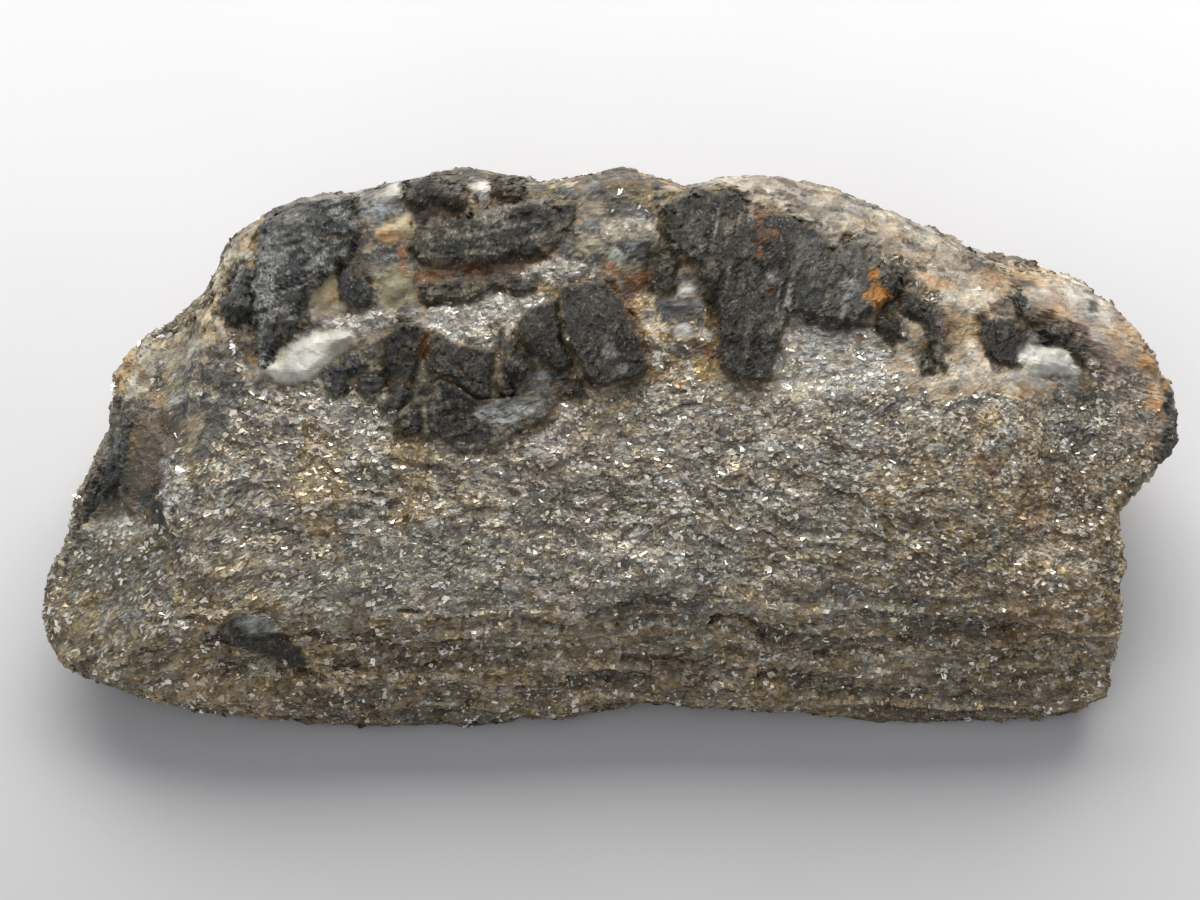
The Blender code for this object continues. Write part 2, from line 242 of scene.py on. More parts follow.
MIXES = {
    "glitter rock": Mix((1.1, 0.65, 0.5), 0, 501, (
        ("glitter", 0.42), ("grey", 0.2), ("haze", 0.18), ("brown", 0.1), ("silver", 0.05), ("deep", 0.05))),
    "brown rock": Mix((1.3, 0.7, 0.45), 4, 521, (
        ("brown", 0.44), ("deep", 0.18), ("ochre", 0.12), ("glitter", 0.16), ("grey", 0.1))),
    "vein rock": Mix((1.6, 0.9, 1.0), 15, 541, (
        ("smoke", 0.32), ("dark", 0.18), ("umber", 0.2), ("olive", 0.07), ("tan", 0.07), ("cream", 0.06),
        ("blue", 0.06), ("amber", 0.04))),
    "dark rock": Mix((1.5, 0.8, 2.5), 10, 551, (
        ("smoke", 0.34), ("dark", 0.34), ("umber", 0.14), ("olive", 0.06), ("blue", 0.06), ("tan", 0.06))),
    "corner rock": Mix((1.7, 1.6, 2.4), 0, 557, (
        ("tan", 0.25), ("cream", 0.22), ("pale", 0.18), ("gold", 0.15), ("amber", 0.06), ("umber", 0.14))),
    "bench rock": Mix((1.4, 1.3, 2.0), 0, 559, (
        ("haze", 0.18), ("smoke", 0.27), ("olive", 0.15), ("tan", 0.12), ("grey", 0.12), ("dark", 0.16))),
    "left rock": Mix((1.6, 1.5, 2.4), 0, 553, (
        ("plum", 0.45), ("smoke", 0.2), ("umber", 0.2), ("dark", 0.15))),
    "amber rock": Mix((1.5, 0.9, 1.0), -35, 556, (
        ("gold", 0.25), ("cream", 0.2), ("rust", 0.17), ("umber", 0.14), ("silver", 0.14), ("smoke", 0.1))),
    "feldspar rock": Mix((2.6, 1.1, 3.0), -27, 561, (
        ("tan", 0.19), ("pale", 0.18), ("cream", 0.2), ("pink", 0.12), ("peach", 0.12), ("amber", 0.06),
        ("vein brown", 0.09), ("blue", 0.04))),
    "quartz rock": Mix((3.2, 0.9, 1.2), -21, 581, (
        ("pale", 0.38), ("cream", 0.1), ("blue", 0.07), ("tan", 0.14), ("vein brown", 0.22), ("smoke", 0.09))),
    "seam rock": Mix((2.2, 0.7, 1.0), -27, 591, (
        ("vein brown", 0.5), ("smoke", 0.2), ("rust", 0.08), ("plum", 0.22))),
}

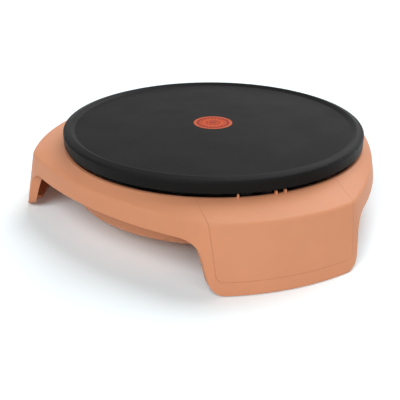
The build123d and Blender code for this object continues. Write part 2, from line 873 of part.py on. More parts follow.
_____
:: EXERCISE BRIEF ::
What do the records say? Quote them all exactly.

:: FULL OUTPUT ::
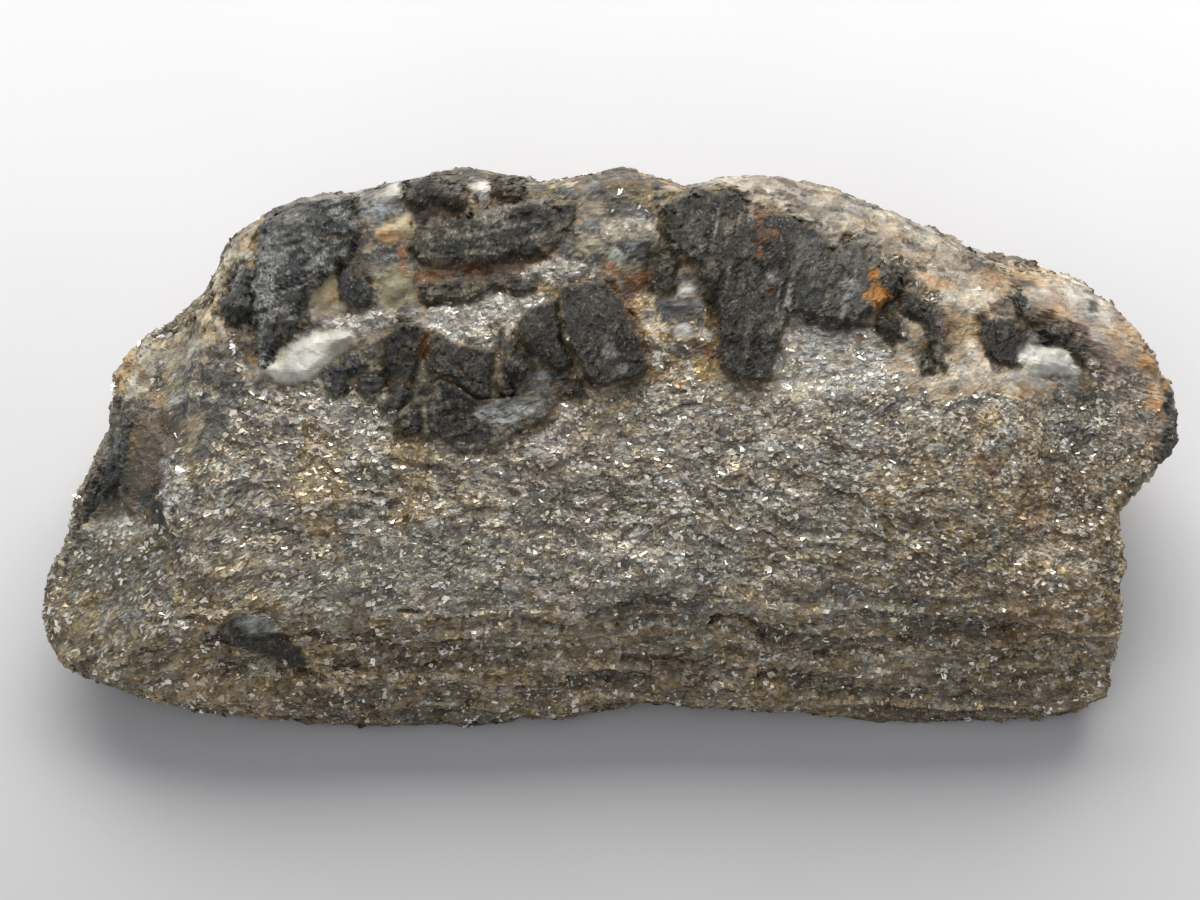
The Blender code for this object continues. Write part 2, from line 242 of scene.py on. More parts follow.
MIXES = {
    "glitter rock": Mix((1.1, 0.65, 0.5), 0, 501, (
        ("glitter", 0.42), ("grey", 0.2), ("haze", 0.18), ("brown", 0.1), ("silver", 0.05), ("deep", 0.05))),
    "brown rock": Mix((1.3, 0.7, 0.45), 4, 521, (
        ("brown", 0.44), ("deep", 0.18), ("ochre", 0.12), ("glitter", 0.16), ("grey", 0.1))),
    "vein rock": Mix((1.6, 0.9, 1.0), 15, 541, (
        ("smoke", 0.32), ("dark", 0.18), ("umber", 0.2), ("olive", 0.07), ("tan", 0.07), ("cream", 0.06),
        ("blue", 0.06), ("amber", 0.04))),
    "dark rock": Mix((1.5, 0.8, 2.5), 10, 551, (
        ("smoke", 0.34), ("dark", 0.34), ("umber", 0.14), ("olive", 0.06), ("blue", 0.06), ("tan", 0.06))),
    "corner rock": Mix((1.7, 1.6, 2.4), 0, 557, (
        ("tan", 0.25), ("cream", 0.22), ("pale", 0.18), ("gold", 0.15), ("amber", 0.06), ("umber", 0.14))),
    "bench rock": Mix((1.4, 1.3, 2.0), 0, 559, (
        ("haze", 0.18), ("smoke", 0.27), ("olive", 0.15), ("tan", 0.12), ("grey", 0.12), ("dark", 0.16))),
    "left rock": Mix((1.6, 1.5, 2.4), 0, 553, (
        ("plum", 0.45), ("smoke", 0.2), ("umber", 0.2), ("dark", 0.15))),
    "amber rock": Mix((1.5, 0.9, 1.0), -35, 556, (
        ("gold", 0.25), ("cream", 0.2), ("rust", 0.17), ("umber", 0.14), ("silver", 0.14), ("smoke", 0.1))),
    "feldspar rock": Mix((2.6, 1.1, 3.0), -27, 561, (
        ("tan", 0.19), ("pale", 0.18), ("cream", 0.2), ("pink", 0.12), ("peach", 0.12), ("amber", 0.06),
        ("vein brown", 0.09), ("blue", 0.04))),
    "quartz rock": Mix((3.2, 0.9, 1.2), -21, 581, (
        ("pale", 0.38), ("cream", 0.1), ("blue", 0.07), ("tan", 0.14), ("vein brown", 0.22), ("smoke", 0.09))),
    "seam rock": Mix((2.2, 0.7, 1.0), -27, 591, (
        ("vein brown", 0.5), ("smoke", 0.2), ("rust", 0.08), ("plum", 0.22))),
}

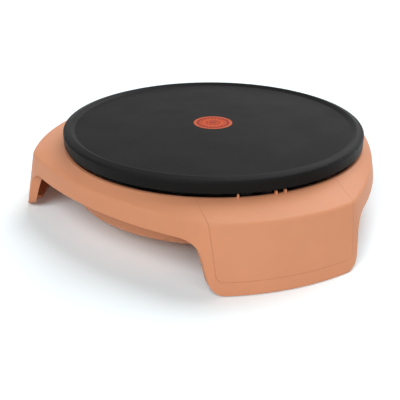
The build123d and Blender code for this object continues. Write part 2, from line 873 of part.py on. More parts follow.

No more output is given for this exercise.